医師の退職金:開業すると退職金がなくなる?
企業に勤めておりますと定年を迎えた際に勤務先から退職金をもらえることがあります。
実はすべての企業が退職金制度を有しているわけではなく、それは病院に関しても同様です。
退職時に退職金を支払うかどうか、法律で制定はされていませんので、あくまで病院側が規定していることとなります。
いざ定年退職を迎えるというときに、「勤務先の病院には退職金制度がなかった!」ということもありえなくはありません。
勤務医の先生にとっての退職金に関して、そしてよくお受けする「開業医になると退職金はないのですか?」という質問に関しても交えてご紹介していきます。
退職金は主として老後資金に関わってきます。今のうちからご自身の状況を整理、理解しておきましょう。
勤務医の退職金って?その相場は?
勤務医の先生たちの退職金相場は統計データなどがありません。
おおよそ相場として平均1,000万円〜2,000万円ほどではないかとされていますが、お勤め先によってかなり差があるようです。
そもそも退職金制度がないということもあるかもしれません。
大学病院に定年まで勤めた場合には、学校法人からの退職金支給となります。
一方クリニック開業のご相談を受ける中でよくあるのが、医局を通じて複数の病院で勤務をされているパターンです。
その場合、別の病院に就職するたびに退職金支給のために相当される期間がリセットされてしまいます。
このような場合には、退職金の額はあまり期待できないものと思われます。
退職金がない場合には?
ご自身のお勤め先にて退職金がない場合にはどうすればいいでしょうか。
この場合には、お勤め先の病院に相談をするか、退職金制度がある病院へ転勤をするかの2択になります。
とはいえ、相談してすぐに制度を設けてくれるかというのも難しく、また理想の転勤先がすぐに見つかるとも言い切れません。
ご自身で今からできるNISAなどで資産形成を行う、勤務医の先生たちの間でよく行われている不動産投資なども選択肢かもしれません。
(※クリニック開業を考えていらっしゃる場合には、不動産投資はお勧めできません。これは銀行融資に係るところで、詳しくはこちら「医院開業おいて不動産投資が足かせになる?」でご紹介しております。)
給与と退職金の関係を税金からみると・・・
勤務医の先生とお話しすると、退職金については実は給与に上乗せをされている場合があります。
退職金としての積み立てをしない代わりに、毎月のお給料にその分が載せられているといった具合です。
老後資金という面で考えますと、もしも交渉可能であれば毎月の給与から一部差し引いて退職金としてプールしていただくのがよろしいかと存じます。

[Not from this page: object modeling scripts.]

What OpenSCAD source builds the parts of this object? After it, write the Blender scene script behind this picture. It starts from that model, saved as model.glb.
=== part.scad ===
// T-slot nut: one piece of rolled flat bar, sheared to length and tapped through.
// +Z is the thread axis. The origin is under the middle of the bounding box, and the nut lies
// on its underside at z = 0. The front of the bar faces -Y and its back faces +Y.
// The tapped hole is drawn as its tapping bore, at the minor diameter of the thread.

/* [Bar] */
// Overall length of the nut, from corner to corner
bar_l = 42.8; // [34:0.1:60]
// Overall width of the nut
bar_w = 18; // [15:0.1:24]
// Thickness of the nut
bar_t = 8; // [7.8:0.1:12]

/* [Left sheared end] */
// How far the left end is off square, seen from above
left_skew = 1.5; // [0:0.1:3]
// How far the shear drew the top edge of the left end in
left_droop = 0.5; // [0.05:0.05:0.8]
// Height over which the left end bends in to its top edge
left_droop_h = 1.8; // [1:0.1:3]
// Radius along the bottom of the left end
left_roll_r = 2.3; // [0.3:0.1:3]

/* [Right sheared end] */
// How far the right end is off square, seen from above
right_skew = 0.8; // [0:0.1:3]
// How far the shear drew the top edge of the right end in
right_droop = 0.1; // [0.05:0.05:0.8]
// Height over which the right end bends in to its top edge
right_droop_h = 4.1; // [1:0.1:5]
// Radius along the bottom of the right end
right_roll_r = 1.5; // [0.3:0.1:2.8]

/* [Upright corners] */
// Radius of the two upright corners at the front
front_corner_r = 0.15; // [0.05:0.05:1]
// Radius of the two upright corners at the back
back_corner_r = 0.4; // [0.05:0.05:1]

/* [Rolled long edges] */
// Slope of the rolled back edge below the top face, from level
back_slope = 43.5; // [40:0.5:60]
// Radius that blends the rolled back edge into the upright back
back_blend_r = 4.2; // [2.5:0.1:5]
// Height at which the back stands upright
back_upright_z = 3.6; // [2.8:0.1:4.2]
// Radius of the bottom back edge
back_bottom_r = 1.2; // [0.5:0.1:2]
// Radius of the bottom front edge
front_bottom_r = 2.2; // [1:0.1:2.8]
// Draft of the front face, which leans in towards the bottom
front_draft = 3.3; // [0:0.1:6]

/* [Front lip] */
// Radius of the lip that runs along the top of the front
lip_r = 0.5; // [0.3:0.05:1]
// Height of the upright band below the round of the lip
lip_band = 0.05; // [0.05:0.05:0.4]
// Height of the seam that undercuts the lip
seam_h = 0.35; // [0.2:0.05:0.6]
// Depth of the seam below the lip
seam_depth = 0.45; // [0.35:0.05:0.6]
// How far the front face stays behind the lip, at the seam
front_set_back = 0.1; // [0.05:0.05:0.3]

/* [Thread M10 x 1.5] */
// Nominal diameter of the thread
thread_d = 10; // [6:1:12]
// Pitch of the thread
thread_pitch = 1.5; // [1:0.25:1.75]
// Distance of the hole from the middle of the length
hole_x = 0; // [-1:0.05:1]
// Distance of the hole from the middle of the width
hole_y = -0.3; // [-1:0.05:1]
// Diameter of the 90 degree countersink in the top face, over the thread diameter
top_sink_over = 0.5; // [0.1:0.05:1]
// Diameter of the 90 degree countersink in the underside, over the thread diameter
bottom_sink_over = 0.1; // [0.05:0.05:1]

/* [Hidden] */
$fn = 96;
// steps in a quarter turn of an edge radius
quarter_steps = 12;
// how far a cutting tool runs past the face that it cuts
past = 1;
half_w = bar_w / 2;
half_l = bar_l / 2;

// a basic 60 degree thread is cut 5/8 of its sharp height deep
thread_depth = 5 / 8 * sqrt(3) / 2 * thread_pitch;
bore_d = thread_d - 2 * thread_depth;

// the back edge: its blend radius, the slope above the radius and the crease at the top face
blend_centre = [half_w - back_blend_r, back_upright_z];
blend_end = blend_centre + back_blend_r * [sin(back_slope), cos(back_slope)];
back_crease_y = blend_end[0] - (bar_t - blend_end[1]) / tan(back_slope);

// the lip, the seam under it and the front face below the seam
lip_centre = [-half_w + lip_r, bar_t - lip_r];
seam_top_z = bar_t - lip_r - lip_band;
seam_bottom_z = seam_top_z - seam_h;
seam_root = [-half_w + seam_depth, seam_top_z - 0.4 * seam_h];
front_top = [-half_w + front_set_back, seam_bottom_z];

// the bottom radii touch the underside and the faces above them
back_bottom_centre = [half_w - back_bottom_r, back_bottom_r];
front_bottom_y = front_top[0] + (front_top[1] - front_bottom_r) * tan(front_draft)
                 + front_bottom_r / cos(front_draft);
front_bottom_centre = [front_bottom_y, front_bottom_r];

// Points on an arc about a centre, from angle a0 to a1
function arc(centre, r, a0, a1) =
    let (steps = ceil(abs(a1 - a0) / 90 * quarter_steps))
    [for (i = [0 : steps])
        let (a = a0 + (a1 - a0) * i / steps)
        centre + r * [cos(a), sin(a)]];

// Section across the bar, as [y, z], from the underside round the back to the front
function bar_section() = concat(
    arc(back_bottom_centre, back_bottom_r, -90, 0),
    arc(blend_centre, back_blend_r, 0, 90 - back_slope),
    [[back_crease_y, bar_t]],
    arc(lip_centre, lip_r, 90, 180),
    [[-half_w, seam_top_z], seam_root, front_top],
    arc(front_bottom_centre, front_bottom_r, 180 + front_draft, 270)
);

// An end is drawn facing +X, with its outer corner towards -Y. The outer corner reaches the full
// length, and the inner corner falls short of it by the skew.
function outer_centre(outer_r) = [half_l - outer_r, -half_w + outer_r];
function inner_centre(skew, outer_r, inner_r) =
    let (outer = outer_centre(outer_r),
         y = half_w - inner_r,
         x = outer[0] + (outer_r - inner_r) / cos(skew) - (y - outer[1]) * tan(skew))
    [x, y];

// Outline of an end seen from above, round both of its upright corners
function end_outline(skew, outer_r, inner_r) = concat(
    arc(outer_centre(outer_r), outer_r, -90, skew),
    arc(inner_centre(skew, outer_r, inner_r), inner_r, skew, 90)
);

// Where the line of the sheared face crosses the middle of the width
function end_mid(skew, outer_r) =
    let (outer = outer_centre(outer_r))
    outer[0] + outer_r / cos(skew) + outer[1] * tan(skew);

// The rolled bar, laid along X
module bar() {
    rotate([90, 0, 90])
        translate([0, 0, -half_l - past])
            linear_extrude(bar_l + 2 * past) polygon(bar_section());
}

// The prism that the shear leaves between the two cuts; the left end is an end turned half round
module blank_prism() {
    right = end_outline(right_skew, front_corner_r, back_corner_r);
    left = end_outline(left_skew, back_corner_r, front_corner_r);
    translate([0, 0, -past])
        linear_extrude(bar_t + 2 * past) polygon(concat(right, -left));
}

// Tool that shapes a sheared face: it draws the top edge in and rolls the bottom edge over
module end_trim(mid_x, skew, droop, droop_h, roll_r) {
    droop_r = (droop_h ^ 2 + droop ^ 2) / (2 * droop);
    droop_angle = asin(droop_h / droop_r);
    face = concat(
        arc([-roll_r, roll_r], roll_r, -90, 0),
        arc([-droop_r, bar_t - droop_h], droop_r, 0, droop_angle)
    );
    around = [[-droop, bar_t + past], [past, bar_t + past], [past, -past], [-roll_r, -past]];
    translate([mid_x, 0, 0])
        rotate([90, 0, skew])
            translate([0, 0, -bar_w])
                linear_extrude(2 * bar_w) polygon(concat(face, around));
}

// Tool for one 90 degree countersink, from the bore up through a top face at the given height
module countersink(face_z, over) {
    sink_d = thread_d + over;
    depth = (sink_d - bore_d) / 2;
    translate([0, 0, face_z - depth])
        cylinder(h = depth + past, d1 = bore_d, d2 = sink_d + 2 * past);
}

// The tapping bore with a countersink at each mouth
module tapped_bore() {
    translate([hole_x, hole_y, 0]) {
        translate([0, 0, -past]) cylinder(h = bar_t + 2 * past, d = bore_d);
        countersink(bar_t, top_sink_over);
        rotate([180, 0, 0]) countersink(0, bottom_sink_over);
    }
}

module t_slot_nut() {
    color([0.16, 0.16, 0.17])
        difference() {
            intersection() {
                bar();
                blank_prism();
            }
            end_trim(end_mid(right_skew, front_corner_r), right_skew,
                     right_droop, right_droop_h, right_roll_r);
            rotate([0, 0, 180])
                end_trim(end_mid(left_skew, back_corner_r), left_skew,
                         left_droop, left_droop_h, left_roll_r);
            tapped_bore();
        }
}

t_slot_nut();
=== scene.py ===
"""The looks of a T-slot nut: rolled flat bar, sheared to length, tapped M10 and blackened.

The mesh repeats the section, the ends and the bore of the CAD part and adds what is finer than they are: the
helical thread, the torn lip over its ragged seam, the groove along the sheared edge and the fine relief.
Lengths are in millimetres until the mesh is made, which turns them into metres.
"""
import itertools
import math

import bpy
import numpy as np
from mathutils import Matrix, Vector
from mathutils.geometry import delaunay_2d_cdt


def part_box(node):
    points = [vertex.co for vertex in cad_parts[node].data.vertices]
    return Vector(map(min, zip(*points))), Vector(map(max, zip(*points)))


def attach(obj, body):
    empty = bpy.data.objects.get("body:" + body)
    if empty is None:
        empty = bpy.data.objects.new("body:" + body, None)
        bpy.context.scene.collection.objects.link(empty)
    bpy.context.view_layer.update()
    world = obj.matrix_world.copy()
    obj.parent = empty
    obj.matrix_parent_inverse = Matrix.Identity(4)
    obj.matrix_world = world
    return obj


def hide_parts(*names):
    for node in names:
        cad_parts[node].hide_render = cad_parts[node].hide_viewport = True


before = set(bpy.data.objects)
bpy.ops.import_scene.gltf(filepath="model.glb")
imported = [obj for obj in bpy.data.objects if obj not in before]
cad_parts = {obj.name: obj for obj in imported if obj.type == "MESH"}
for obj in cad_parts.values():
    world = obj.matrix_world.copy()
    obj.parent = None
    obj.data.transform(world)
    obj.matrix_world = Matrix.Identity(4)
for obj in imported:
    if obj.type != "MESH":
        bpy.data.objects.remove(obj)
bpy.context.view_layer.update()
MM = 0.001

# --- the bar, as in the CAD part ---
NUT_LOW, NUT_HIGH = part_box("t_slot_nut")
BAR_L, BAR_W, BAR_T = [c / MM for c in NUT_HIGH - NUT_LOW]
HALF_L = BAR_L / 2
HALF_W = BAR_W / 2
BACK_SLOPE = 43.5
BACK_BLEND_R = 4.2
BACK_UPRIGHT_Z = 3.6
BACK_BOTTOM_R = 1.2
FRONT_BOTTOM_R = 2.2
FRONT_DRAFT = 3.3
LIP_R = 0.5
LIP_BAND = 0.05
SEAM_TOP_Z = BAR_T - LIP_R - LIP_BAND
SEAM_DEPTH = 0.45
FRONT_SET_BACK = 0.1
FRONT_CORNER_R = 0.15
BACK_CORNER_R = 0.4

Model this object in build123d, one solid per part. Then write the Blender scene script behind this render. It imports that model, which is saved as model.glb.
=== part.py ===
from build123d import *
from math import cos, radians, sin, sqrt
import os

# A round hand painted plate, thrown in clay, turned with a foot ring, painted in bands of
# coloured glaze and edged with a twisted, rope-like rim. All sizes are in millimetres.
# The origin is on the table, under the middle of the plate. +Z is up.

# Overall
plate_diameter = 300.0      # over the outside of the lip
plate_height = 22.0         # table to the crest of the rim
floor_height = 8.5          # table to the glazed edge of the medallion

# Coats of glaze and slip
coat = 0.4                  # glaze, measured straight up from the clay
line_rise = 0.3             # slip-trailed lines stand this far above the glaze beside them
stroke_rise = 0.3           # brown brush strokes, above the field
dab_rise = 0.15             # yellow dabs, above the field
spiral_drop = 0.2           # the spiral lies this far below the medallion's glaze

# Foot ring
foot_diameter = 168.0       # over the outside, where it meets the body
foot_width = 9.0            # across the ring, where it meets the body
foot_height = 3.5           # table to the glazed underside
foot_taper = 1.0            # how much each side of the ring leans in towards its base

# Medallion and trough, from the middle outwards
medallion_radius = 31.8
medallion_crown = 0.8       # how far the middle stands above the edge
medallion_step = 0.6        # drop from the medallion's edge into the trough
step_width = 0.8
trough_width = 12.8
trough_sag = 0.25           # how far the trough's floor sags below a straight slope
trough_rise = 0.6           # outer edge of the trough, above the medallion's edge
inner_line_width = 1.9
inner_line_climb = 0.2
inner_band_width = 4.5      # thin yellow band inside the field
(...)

老後資金を準備するという以外に、節税というメリットも享受できるからです。
毎月のお給料が上がるということは、それだけ課税所得も大きくなるということです。せっかくお給料を増やしていただいても、それゆえに所得税が上がってしまってはもったいないですね。
税引き後の手残りから先生が自分で老後資金を貯めていくよりも、病院の方で退職金として準備いただけると良いでしょう。
また、もしも開業するという場合にも、その貯めた分の退職金を開業における自己資金として利用することもできるでしょう。
開業医の退職金は?
弊社は開業のコンサルティングを行っておりますが、同時にファイナンシャルプランニングもご支援をしております。
開業される先生にとっても、やはり退職金は気になるところです。
結論として、開業医になると退職金はありません。
ご自身が経営者になるということで、退職金制度のない病院に勤めているのと形式上同じなのです。
勤務医時代からの資産形成を続けることや、クリニックの利益から毎月の積立などで退職金に変わる老後資金を準備されるのが、堅実な手段と思われます。
しかし、開業医ならではの老後資金の準備方法として、医療法人の活用があげられます。
医療法人活用で退職金を捻出
医療法人化しますと、先生は法人から“役員報酬”をもらう形になり、形式として勤務医に戻るようなイメージです。
先生個人のお財布のほかに、医療法人にもお財布ができることになります。
そこで、法人の中に所得を貯めておき、最終的に退職金としてご自身に支給するというスキームを組むことができます。
重要なのが、その退職金に対する課税の計算式です。
退職金から控除分を引き、その上で残った額の1/2のみに課税となるのでかなり低い税率で退職金を受け取ることができます。
詳細は医療法人のメリット・デメリットでご紹介しておりますので、是非ご確認ください。
参考:国税庁 退職金と税 退職金にかかる税金所得税及び復興特別所得税の源泉徴収税額の計算方法(令和2年分)
早くから情報収集はしておきましょう!
20代や30代のうちにはそこまで老後資金、退職金のことを意識されることはないかと思います。
しかし人生において様々にかかるお金の中で、老後資金の考慮はやはり欠かせません。
現在の状況を把握するだけでなく、資産形成や開業後の法人活用の手段など、さまざまな情報を持っておくようにしましょう。